Many people assume that spending on social security is on an upward trajectory. However on the basis of current policies, social security will decline as a share of national income (notwithstanding the upward pressures on pensioner entitlements). By contrast, the Department for Work and Pensions forecasts that linking benefits to earnings not prices (which would lead to stable levels of inequality in the absence of other changes) implies social security spending rising slightly in the years after the austerity cuts are complete. This illustrates the trade-off between the government’s fiscal position and the extent to which policies mitigate inequality.
It will only be possible to combine spending a smaller proportion of GDP on social security with stable or falling levels of inequality by reducing demand for social security. In the short term we hope this might be achieved if better than expected economic growth leads to savings from labour market related social security. In the longer term structural economic reforms would be needed. For example, higher levels of pay, increased employment and more affordable housing could all reduce spending as a share of GDP (any increases in public spending in achieving these reforms should be more than offset by reduced social security and higher taxes).
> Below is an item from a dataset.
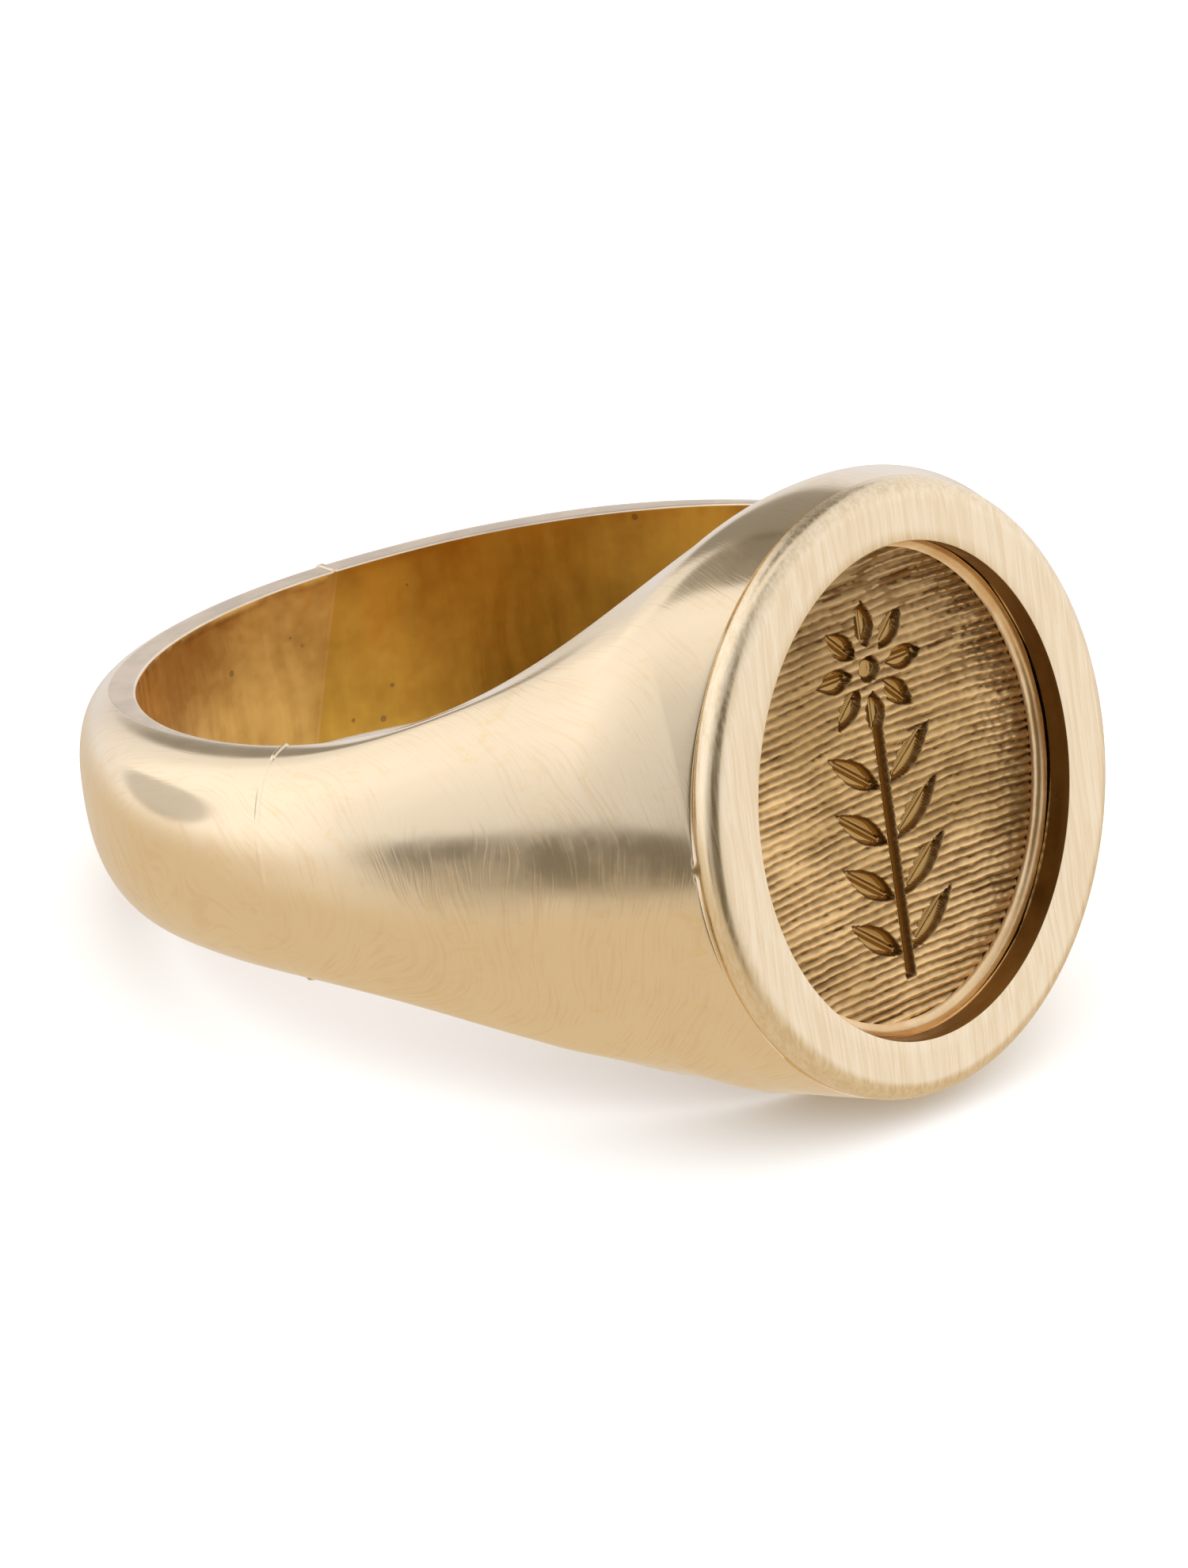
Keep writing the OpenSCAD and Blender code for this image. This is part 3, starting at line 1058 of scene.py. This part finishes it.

In each case to reduce inequality the savings arising from the reforms could be recycled into paying for more generous entitlements while maintaining the forecast level of spending.
However none of these structural reforms would generate significant savings in the short term. This means that in the early years of the next parliament adopting a more generous approach will be very hard. In our view there is very little room for manoeuvre with respect to further reductions in entitlements, since we would be concerned to see any measures introduced which would further reduce the living standards of people with low incomes; we also want to see the universal principle retained as an important component of social security. There are only a very limited range of reductions we think could be contemplated.